I love our exceptional ability to communicate as well as listen to each other, our unbreakable connection and the quiet yet powerful adoration we both exhibit for the other…I hate our collective tempers at certain times, the empathetic insomnia we’ll both have if one of us is upset AND to be really honest…I hate when he uses my razor to shave the hair off the tops of his feet….gross.

 

 

Post # 4
Member
2874 posts
Sugar bee
  • Wedding: March 2013

 

fidelity, trust, and respect are a must. For me, respect  covers honesty, not cursing or being disparaging to your partner, and considering their needs to be equally important to your own (so it links with equality in the relationship)

dealbreakers – infidelity, physical abuse, drug use or criminal behaviour (i dont mean something like speeding, but more serious crimes)

Grey area – if my fi admitted a problem – a drug or gambling addiction for example, but said he was drawing a line under it and taking steps to sort out the problem then i dont think id leave him. 

Post # 6
Member
435 posts
Helper bee
  • Wedding: November 2013

Wow, I’m surprised not more people have commented on this! I think it’s a super interesting thread and much more relevant to marriage than the millions of ring threads that I see!

Healthy marriage to me is supporting one another, respecting one another (and under this is fidelity and honesty), trusting one another and in general, putting one another ahead of everyone else in your lives. A healthy marriage means communicating and solving problems together. I think that in a healthy marriage you share the good and the bad, the failures and the successes.

Deal breakers would any type of abuse, continuous infidelity (and maybe even one time infidelity), lack of respect and lack of love.

Grey areas are pretty much everything else. I feel like our relationship is strong enough to work through the majority of problems that we would/could/will face but I know that there are many situations that would be more difficult to overcome than others.

Post # 7
Member
37 posts
Newbee

  • What types of things are a must for a healthy marriage?

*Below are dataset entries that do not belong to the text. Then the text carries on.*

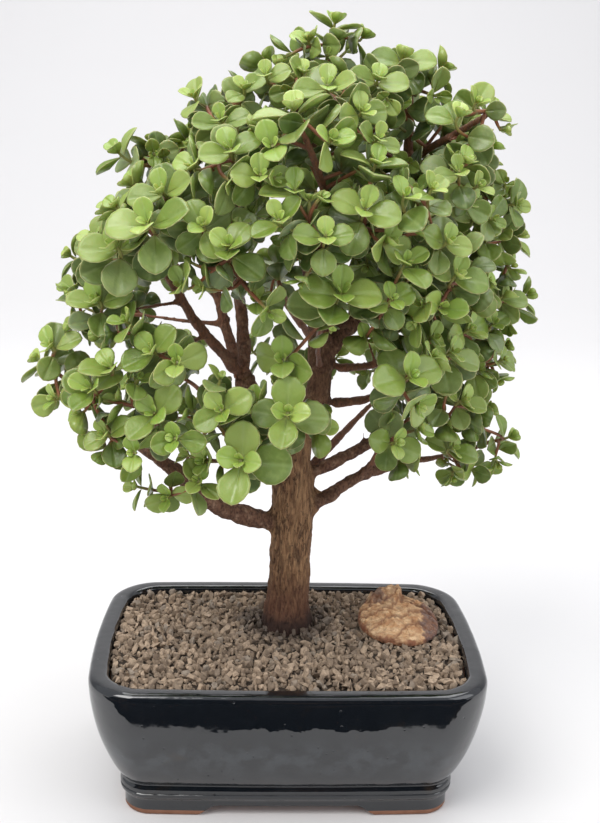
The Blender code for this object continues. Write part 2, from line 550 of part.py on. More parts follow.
def make_wood(material, lines):
    """Trunk and branches, grown as one piece."""
    radii = [entry[3] * MM for entry in TRUNK]
    wood = tube("trunk_and_branches", lines["trunk"], radii, TRUNK_ROUNDNESS)
    for name, _, start, end, _, _ in BRANCHES:
        sides = sum(start > limit for limit in ROUNDER_FROM)
        limb = tube(name, lines[name], taper(start, end, lines[name]), sides)
        combine(wood, limb, "UNION")
    CUTTERS.objects.unlink(wood)
    PARTS.objects.link(wood)
    wood.data.materials.clear()
    wood.data.materials.append(material)
    smooth(wood, 50)
    return wood


def make_trunk_cutter():
    """The trunk's foot, one gap larger, for the hole through gravel and mix."""
    buried = [entry for entry in TRUNK if entry[2] * MM <= GRAVEL_TOP + HOLE_CLEAR]
    points = [Vector(entry[:3]) * MM for entry in buried]
    points[0].z -= GAP
    radii = [entry[3] * MM + SLOPED_GAP for entry in buried]
    cutter = tube("trunk_hole", points, radii, TRUNK_ROUNDNESS)
    cutter.hide_render = True
    cutter.display_type = "WIRE"
    return cutter


# --------------------------------------------------------------------- shoots
def tip_heading(tip, hangs):
    """The way a shoot's tip points: out of the crown and up to the light, or down."""
    out = tip - CROWN_CORE
    out.z *= OUTWARD_RISE
    out.normalize()
    return (out + Vector((0, 0, DROOP if hangs else LIFT))).normalized()


def turned_axes(heading, turn):
    """Two directions across the heading, turned about it."""
    across = Vector((1, 0, 0)) - heading * heading.x
    across.normalize()
    other = heading.cross(across)
    angle = radians(turn)
    return across * cos(angle) + other * sin(angle), other * cos(angle) - across * sin(angle)


def bezier(start, start_pull, end_pull, end, share):
    rest = 1 - share
    return (start * rest ** 3 + start_pull * 3 * rest ** 2 * share
            + end_pull * 3 * rest * share ** 2 + end * share ** 3)


class Shoot:
    """A square stem with one or two pairs of leaves at its tip."""

    def __init__(self, start, start_way, tip_entry, start_radius, end_radius, curved, pairs):
        self.tip = Vector(tip_entry[:3]) * MM
        self.heading = tip_heading(self.tip, len(tip_entry) > 5)
        self.leaf = tip_entry[4] * MM
        self.axes = turned_axes(self.heading, tip_entry[3])
        length = (self.tip - start).length
        last = min(STEM_TIP, STEM_TIP_SHARE * length)
        under = self.tip - self.heading * last
        self.way = [start, under, self.tip]
        if curved:
            bend = bezier(start, start + start_way * length * STEM_PULL[0],
                          under - self.heading * length * STEM_PULL[1], under, STEM_BEND)
            self.way.insert(1, bend)
        self.start_way = start_way
        self.sides = (0, 1, 2, 3) if pairs == 2 else (0, 2)
        joints = len(self.way) - 1
        self.radii = [start_radius + (end_radius - start_radius) * i / joints for i in range(joints + 1)]
        self.kept = []

    def point_at(self, share):
        """A point of the stem below its leaves."""
        whole = share * 2
        index = min(1, int(whole))
        return self.way[index].lerp(self.way[index + 1], whole - index)

    def rings(self):
        rings = []
        for i, (place, radius) in enumerate(zip(self.way, self.radii)):
            before = self.way[max(0, i - 1)]
            after = self.way[min(len(self.way) - 1, i + 1)]
            tangent = (after - before).normalized() if i else self.start_way
            first = (self.axes[0] - tangent * self.axes[0].dot(tangent)).normalized()
            second = tangent.cross(first)
            rings.append([place + radius * (a * first + b * second)
                          for a, b in ((1, 1), (-1, 1), (-1, -1), (1, -1))])
        return rings

    def leaf_shape(self, side, spare=0.0):
        """Corners of one leaf: its foot on the stem, its widest part and its tip."""
        way = (self.axes[0], self.axes[1], -self.axes[0], -self.axes[1])[side]
        upper = side % 2
        rise = radians(LEAF_RISE[upper])
        length = self.leaf * (UPPER_PAIR if upper else 1.0)
        grow = way * cos(rise) + self.heading * sin(rise)
        wide = grow.cross(self.heading).normalized()
        flat = wide.cross(grow).normalized()
        foot = (self.way[-2] + self.tip) / 2 + way * self.radii[-1]
        half = length * LEAF_HALF_WIDTH + spare
        thick = LEAF_THICKNESS / 2 + spare
        middle = foot + grow * length * LEAF_WIDEST
        ring = [middle + a * half * wide + b * thick * flat for a, b in ((1, -1), (-1, -1), (-1, 1), (1, 1))]
        end = foot + grow * (length + spare)
        return foot, ring, end

    def leaf_tree(self, side):
        """A leaf grown by one gap all round, to test against its neighbours, and its middle."""
        spare = SLOPED_GAP
        foot, ring, end = self.leaf_shape(side, spare)
        way = (end - foot).normalized()
        wide = (ring[0] - ring[1]).normalized()
        deep = (self.tip - self.way[-2]) * LEAF_FOOT_DEPTH
        base = [foot + way * GAP + a * (self.radii[-1] + spare) * wide + b * deep
                for a, b in ((1, -1), (-1, -1), (-1, 1), (1, 1))]
        faces = [(0, 1, 2, 3)]
        for i in range(4):
            j = (i + 1) % 4
            faces.append((i, j, 4 + j, 4 + i))
            faces.append((4 + i, 4 + j, 8))
        return BVHTree.FromPolygons([*base, *ring, end], faces), (foot + end) / 2

    def mesh(self, name):
        bm = bmesh.new()
        rings = [[bm.verts.new(corner) for corner in ring] for ring in self.rings()]
        for low, high in zip(rings, rings[1:]):
            for i in range(4):
                j = (i + 1) % 4
                bm.faces.new((low[i], low[j], high[j], high[i]))
        bm.faces.new(rings[0][::-1])
        bm.faces.new(rings[-1])
        bmesh.ops.recalc_face_normals(bm, faces=bm.faces)
        for side in self.kept:
            self.grow_leaf(bm, rings, side)
        return mesh_from(name, bm)

    def grow_leaf(self, bm, rings, side):
        """Draw the stem's side face out into a leaf."""
        way = (self.axes[0], self.axes[1], -self.axes[0], -self.axes[1])[side]
        last = set(rings[-1]) | set(rings[-2])
        sides = [face for face in bm.faces if len(face.verts) == 4 and set(face.verts) <= last
                 and set(face.verts) & set(rings[-1]) and set(face.verts) & set(rings[-2])]
        face = max(sides, key=lambda item: item.normal.dot(way))
        _, ring, end = self.leaf_shape(side)
        face = bmesh.ops.extrude_discrete_faces(bm, faces=[face])["faces"][0]
        for vert in face.verts:
            vert.co = min(ring, key=lambda corner: self.corner_gap(vert.co, corner, ring, way))
        face = bmesh.ops.extrude_discrete_faces(bm, faces=[face])["faces"][0]
        bmesh.ops.pointmerge(bm, verts=face.verts[:], merge_co=end)
        bmesh.ops.recalc_face_normals(bm, faces=bm.faces)

    def corner_gap(self, place, corner, ring, way):
        """How unlike two corners' quadrants are, seen along the leaf."""
        foot = (self.way[-2] + self.tip) / 2
        middle = (ring[0] + ring[2]) / 2
        wide = (ring[0] - ring[1]).normalized()
        up = (ring[3] - ring[0]).normalized()
        from_stem = place - foot
        from_leaf = corner - middle
        mark = 0
        if from_stem.dot(wide) * from_leaf.dot(wide) < 0:
            mark += 1
        if from_stem.dot(up) * from_leaf.dot(up) < 0:
            mark += 1
        return mark


def plan_shoots(lines):
    """The shoots of every branch that carries some: one stem, and side stems from it."""
    plans = {}
    for name, _, _, end_radius, _, tips in BRANCHES:
        if not tips:
            continue
        line = lines[name]
        way = (line[-1] - line[-2]).normalized()
        seat = line[-1] + way * GAP
        base = end_radius * MM * STEM_BASE
        main = Shoot(seat, way, tips[0], base, base * STEM_THIN, True, 2)
        shoots = [main]
        for index, tip in enumerate(tips[1:]):
            start = main.point_at(SIDE_STEMS_FROM + SIDE_STEMS_APART * index)
            toward = (Vector(tip[:3]) * MM - start).normalized()
            pairs = 2 if index == 0 else 1
            shoots.append(Shoot(start, toward, tip, base * STEM_THIN, base * SIDE_STEM_THIN, False, pairs))
        plans[name] = shoots
    return plans


def stem_tree(shoot):
    """A shoot's stem without its leaves, to test leaves against."""
    corners = []
    faces = []
    for ring in shoot.rings():
        corners += ring
    for low in range(0, len(corners) - 4, 4):
        for i in range(4):
            j = (i + 1) % 4
            faces.append((low + i, low + j, low + 4 + j, low + 4 + i))
    return BVHTree.FromPolygons(corners, faces)


def grow_leaves(plans, wood):
    """Keep each leaf only where it is clear of the wood, the stems and other leaves."""
    wood_tree = BVHTree.FromPolygons([vert.co for vert in wood.data.vertices],
                                     [face.vertices[:] for face in wood.data.polygons])
    every = [shoot for shoots in plans.values() for shoot in shoots]
    stems = [(shoot, stem_tree(shoot)) for shoot in every]
    taken = []
    for pair in (0, 1):
        for shoot, side in [(shoot, side) for shoot in every for side in (pair, pair + 2)]:
            if side not in shoot.sides:
                continue
            leaf, middle = shoot.leaf_tree(side)
            near = [other for owner, other, place in taken
                    if owner is not shoot and (middle - place).length < shoot.leaf + owner.leaf]
            near += [stem for owner, stem in stems if owner is not shoot]
            if not any(leaf.overlap(other) for other in [wood_tree, *near]):
                shoot.kept.append(side)
                taken.append((shoot, leaf, middle))


def make_shoots(plans, material):
    for name, shoots in plans.items():
        label = name + "_shoots"
        whole = add_object(label, shoots[0].mesh(label), material=material)
        for shoot in shoots[1:]:
            other = add_object(label + "_side", shoot.mesh(label + "_side"), CUTTERS)
            combine(whole, other, "UNION")
        whole.data.materials.clear()
        whole.data.materials.append(material)


# ------------------------------------------------------------------- assembly
glaze = finish("dark_glaze", (0.012, 0.018, 0.026), 0.08)
plastic = finish("black_plastic_mesh", (0.02, 0.02, 0.02), 0.5)
mix = finish("bonsai_mix", (0.12, 0.08, 0.05), 0.95)
grit = finish("baked_clay_gravel", (0.26, 0.20, 0.15), 0.9)
sandstone = finish("tan_sandstone", (0.48, 0.25, 0.10), 0.85)
bark = finish("brown_bark", (0.14, 0.075, 0.04), 0.85)
leaf_green = finish("jade_green_leaf", (0.13, 0.26, 0.06), 0.35)

make_pot(glaze)
make_drain_screen("drain_screen_left", -1, plastic)
make_drain_screen("drain_screen_right", 1, plastic)
make_soil(mix, make_trunk_cutter())
make_gravel(grit, make_trunk_cutter())
make_stone(sandstone)
LINES = branch_lines()
WOOD = make_wood(bark, LINES)
PLANS = plan_shoots(LINES)
grow_leaves(PLANS, WOOD)
make_shoots(PLANS, leaf_green)
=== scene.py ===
"""Elephant bush bonsai: the shape and finish of every piece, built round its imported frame.

Metres, +Z up, front towards -Y. The origin is on the floor under the foot of the trunk.
"""
import json
import random
from itertools import product
from math import cos, pi, radians, sin, sqrt

import bmesh
import bpy
from mathutils import Matrix, Vector, noise
from mathutils.bvhtree import BVHTree
from mathutils.geometry import intersect_point_line

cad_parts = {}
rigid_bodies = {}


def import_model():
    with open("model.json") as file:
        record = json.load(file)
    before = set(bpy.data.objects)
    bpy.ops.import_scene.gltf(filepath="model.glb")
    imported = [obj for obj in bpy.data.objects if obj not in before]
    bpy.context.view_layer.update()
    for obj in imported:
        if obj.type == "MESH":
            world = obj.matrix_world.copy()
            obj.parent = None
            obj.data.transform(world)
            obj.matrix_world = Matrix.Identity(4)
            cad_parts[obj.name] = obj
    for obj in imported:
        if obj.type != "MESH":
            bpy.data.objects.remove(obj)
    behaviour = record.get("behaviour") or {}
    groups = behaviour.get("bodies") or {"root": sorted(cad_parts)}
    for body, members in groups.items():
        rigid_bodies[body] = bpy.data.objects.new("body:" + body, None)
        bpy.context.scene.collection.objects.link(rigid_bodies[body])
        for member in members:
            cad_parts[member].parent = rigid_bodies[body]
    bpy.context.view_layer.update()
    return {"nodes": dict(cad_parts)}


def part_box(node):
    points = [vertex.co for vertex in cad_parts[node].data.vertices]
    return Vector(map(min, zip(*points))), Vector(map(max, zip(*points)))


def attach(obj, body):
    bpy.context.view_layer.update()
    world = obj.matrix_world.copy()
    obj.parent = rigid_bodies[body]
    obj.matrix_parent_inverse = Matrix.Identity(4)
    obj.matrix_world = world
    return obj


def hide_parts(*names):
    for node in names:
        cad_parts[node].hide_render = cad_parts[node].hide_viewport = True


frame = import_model()


# ------------------------------------------------------------------------- pot
# Moulded stoneware under a thick near-black blue glaze, left bare on the foot ring and
# inside. Arches between the corner feet and two holes in the floor let it drain.
POT_LOW, POT_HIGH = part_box("pot")
POT_MIDDLE = Vector(((POT_LOW.x + POT_HIGH.x) / 2, (POT_LOW.y + POT_HIGH.y) / 2, 0.0))
POT_TOP = POT_HIGH.z
POT_CORNER = 0.024
CORNER_TIGHTENS = 0.75            # how much a corner's radius shrinks as the outline is drawn in
CORNER_LEAST = 0.010
SIDE_BOW = (0.0045, 0.0020)       # swell of the short and the long sides between the corners
CORNER_STEPS = 14
LONG_SIDE_STEPS = 26
SHORT_SIDE_STEPS = 14
FLOOR_UNDER = 0.008
FLOOR_TOP = 0.0155
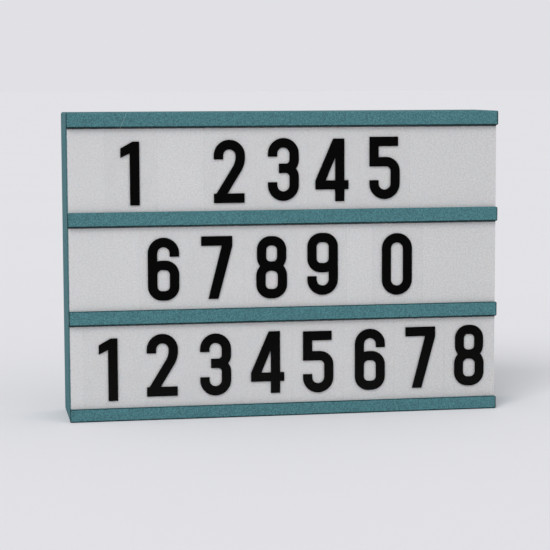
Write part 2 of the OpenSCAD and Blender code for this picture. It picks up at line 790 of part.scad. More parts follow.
module switch_body() {
    wall_x = (switch_size[0] - switch_cavity_x) / 2;
    color([0.1, 0.1, 0.1]) difference() {
        union() {
            slab(pocket_y, pocket_y + bezel_t) translate([switch_x, pocket_z])
                rounded_rect(bezel_size, 1);
            slab(pocket_y - switch_depth, pocket_y) translate([switch_x, pocket_z])
                square(switch_size, center = true);
        }
        slab(pocket_y - 6.3, pocket_y) translate([switch_x, pocket_z])
            square([switch_cavity_x, switch_size[1] - 1.6], center = true);
        slab(pocket_y - 0.1, pocket_y + bezel_t + over) translate([switch_x, pocket_z])
            square([switch_cavity_x, bezel_size[1] - 2.2], center = true);
        translate([switch_x, 0, 0])
            bar_x(rocker_y, pocket_z, switch_cavity_x + 2 * (wall_x - 0.3), trunnion_r + 0.1);
    }
}

// The rocker at rest is tilted to off. Its face is a shallow V about the pivot.
module switch_rocker() {
    color([0.08, 0.08, 0.08]) translate([switch_x, rocker_y, pocket_z]) rotate([-rocker_tilt, 0, 0]) {
        along_x(rocker_w) polygon([[4.4, -5.4], [3.5, 0], [4.4, 5.4],
            [0.5, 4.6], [-2, 1.5], [-2, -1.5], [0.5, -4.6]]);
        rotate([0, 90, 0]) cylinder(h = switch_cavity_x + 0.8, r = trunnion_r, center = true);
    }
}

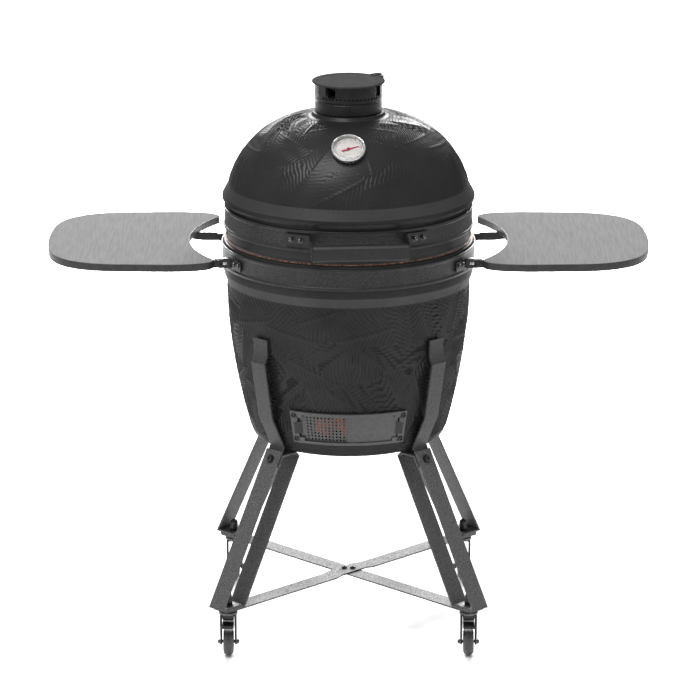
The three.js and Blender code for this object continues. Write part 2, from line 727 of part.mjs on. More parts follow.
function buildHinge() {
  const pinHole = rod('x', HINGE_PIN_RADIUS + 0.5, 200, [0, HINGE_Y, HINGE_Z], 16);
  const upperBand = LID_RADIUS + SHEET + BEAD_DEPTH + 2 * GAP;
  const lowerBand = RIM_RADIUS + SHEET + BEAD_DEPTH + 2 * GAP;
  const rearArc = spread(160, 200, 8);
  const upperFlange = bentPlate(rearArc, [LID_BAND_BOTTOM + 4, LID_BAND_BOTTOM + 40],
    () => upperBand, () => upperBand + HINGE_FLANGE);
  const upperEars = [-1, 1].map((side) => hingeEar(side * HINGE_UPPER_EAR_X, HINGE_EAR_WIDTH,
    upperBand - 1, LID_BAND_BOTTOM + 5, LID_BAND_BOTTOM + 38));
  add('hinge_upper_bracket', cut(join(upperFlange, ...upperEars), pinHole), 'black');
  const lowerFlange = bentPlate(rearArc, [BASE_BAND_BOTTOM + 5, BASE_BAND_BOTTOM + 41],
    () => lowerBand, () => lowerBand + HINGE_FLANGE);
  const lowerEars = [-1, 1].map((side) => hingeEar(side * HINGE_LOWER_EAR_X, HINGE_EAR_WIDTH,
    lowerBand - 3, BASE_BAND_BOTTOM + 6, BASE_BAND_BOTTOM + 40));
  add('hinge_lower_bracket', cut(join(lowerFlange, ...lowerEars), pinHole), 'black');
  const pin = rod('x', HINGE_PIN_RADIUS, HINGE_PIN_LENGTH, [0, HINGE_Y, HINGE_Z], 16);
  add('hinge_pin', pin, 'chrome');
}

// ---------------------------------------------------------------- side shelves

function shelfShape() {
  const tipY = Math.sqrt(SHELF_NOTCH ** 2 - (SHELF_INNER + 8) ** 2);
  const notchTurn = Math.atan2(tipY, SHELF_INNER + 8);
  const shape = new THREE.Shape();
  shape.absarc(0, 0, SHELF_NOTCH, notchTurn, -notchTurn, true);
  shape.quadraticCurveTo(SHELF_INNER - 1, -tipY - 8, SHELF_INNER + 8, -SHELF_HALF + 26);
  shape.quadraticCurveTo(SHELF_INNER + 42, -SHELF_HALF, SHELF_INNER + 100, -SHELF_HALF - 1);
  shape.lineTo(480, -SHELF_HALF + 4);
  shape.bezierCurveTo(575, -SHELF_HALF + 12, 612, -165, 620, -95);
  shape.bezierCurveTo(SHELF_TIP + 2, -35, SHELF_TIP + 2, 35, 620, 95);
  shape.bezierCurveTo(612, 165, 575, SHELF_HALF - 12, 480, SHELF_HALF - 4);
  shape.lineTo(SHELF_INNER + 100, SHELF_HALF + 1);
  shape.quadraticCurveTo(SHELF_INNER + 42, SHELF_HALF, SHELF_INNER + 8, SHELF_HALF - 26);
  shape.quadraticCurveTo(SHELF_INNER - 1, tipY + 8, SHELF_INNER + 8, tipY);
  return shape;
}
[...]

Trust, open communication and a mutual feeling of respect and value.

  • What are deal breakers to you?

Abuse- mental, physical, if he tried to iscolate me from my family and friends or control me in a way which affected my ability to live the life I want to lead.

  • What are some things you think are a gray area?

Everything except abuse is a gray area for me. There is nothing (cheating, lying, financial issues etc.) that I would not try extremely hard to sort out with my Darling Husband before leaving the relationship.

  • Married bees; what about YOUR marriage do you think is great, what needs improving?

Darling Husband and I are very different people. I wear my heart on my sleeve and he lives his life based on logic. We look at most things from a different perspective and that is great in that we each help each other see another view point but can also cause friction and feelings of lack of understanding.